Tensions diplomatiques entre la France et Haïti après des propos polémiques d’Emmanuel Macron
Une polémique diplomatique a éclaté entre la France et Haïti après des propos jugés déplacés du président Emmanuel Macron en marge du sommet du G20 à Rio. Dans une vidéo amateur devenue virale, le chef de l’État français a qualifié les responsables haïtiens de « complètement cons », suscitant une vive réaction de Port-au-Prince.
Un échange tendu en marge du G20
L’incident remonte à mercredi 20 novembre. Alors qu’il quittait le sommet du G20 au Brésil pour se rendre au Chili, Emmanuel Macron a été interpellé par un Haïtien qui l’accusait, lui et la France, d’être responsables de la crise profonde en Haïti. Selon la vidéo, le président a rétorqué : « Là franchement, c’est les Haïtiens qui ont tué Haïti, en laissant le narcotrafic. Et là, ce qu’ils ont fait, le Premier ministre était super, je l’ai défendu, ils l’ont viré ! » Il faisait référence au limogeage, le 10 novembre dernier, de Garry Conille, Premier ministre haïtien en poste depuis cinq mois.
Poursuivant, Emmanuel Macron a ajouté : « Ils sont complètement cons, ils n’auraient jamais dû le sortir, le Premier ministre était formidable », avant que l’enregistrement ne s’interrompe. Ces propos ont provoqué une onde de choc dans un pays déjà plongé dans une crise politique, économique et humanitaire.
Face à ces déclarations, les autorités haïtiennes ont exprimé leur indignation. Le ministre des Affaires étrangères, Jean-Victor Harvel Jean-Baptiste, a convoqué jeudi l’ambassadeur de France en Haïti, Antoine Michon, et lui a remis une lettre de protestation adressée au ministre français de l’Europe et des Affaires étrangères, Jean-Noël Barrot. « Ces propos sont inacceptables et constituent un geste inamical », a déclaré le ministère dans un communiqué.
Selon ce dernier, l’ambassadeur français a reconnu que les déclarations du président étaient « malheureuses ». Haïti a exigé une clarification officielle de la part de la France.
Macron réaffirme son soutien à Haïti
En déplacement au Chili, Emmanuel Macron a tenté d’apaiser les tensions. Lors d’un discours prononcé devant le Congrès chilien, il a déclaré : « La France continuera d’apporter son soutien au peuple haïtien et de soutenir toutes les initiatives visant à rétablir la sécurité et recréer un chemin vers une situation politique stable. Les Haïtiens le méritent. »

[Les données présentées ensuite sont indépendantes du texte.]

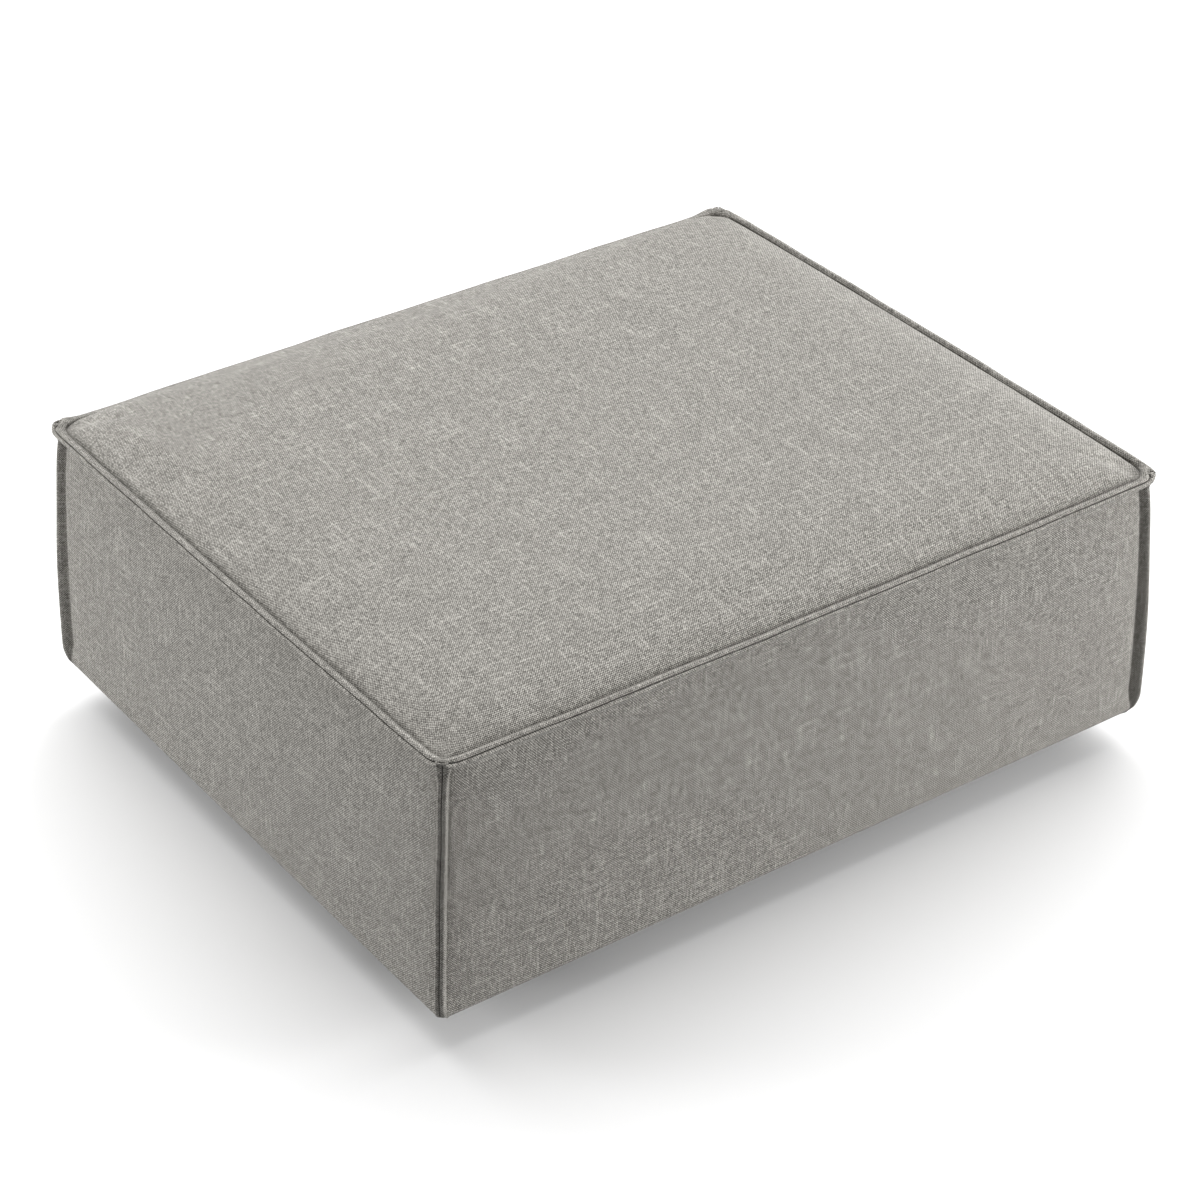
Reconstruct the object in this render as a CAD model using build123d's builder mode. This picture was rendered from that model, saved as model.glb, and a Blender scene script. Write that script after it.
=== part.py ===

Cependant, ce geste suffira-t-il à calmer l’indignation haïtienne ? Le pays est actuellement gouverné par le Conseil présidentiel de transition (CPT) depuis la démission en avril dernier de l’ex-Premier ministre Ariel Henry, sur fond de violences liées aux gangs et d’instabilité politique. Le remplacement de Garry Conille par l’homme d’affaires Alix Didier Fils-Aimé, contre l’avis du Premier ministre sortant, a encore exacerbé les tensions internes.
Cette crise diplomatique met en lumière la fragilité des relations franco-haïtiennes. Alors que Haïti traverse une période de chaos sans précédent, les propos du président français risquent de renforcer le ressentiment contre une France souvent perçue comme paternaliste.
Pour Paris, cet épisode illustre les défis d’une politique étrangère dans un contexte de tensions historiques et de susceptibilités exacerbées. Quant à Port-au-Prince, cette affaire pourrait être un moyen de galvaniser un sentiment d’unité nationale face à ce qui est perçu comme une ingérence étrangère.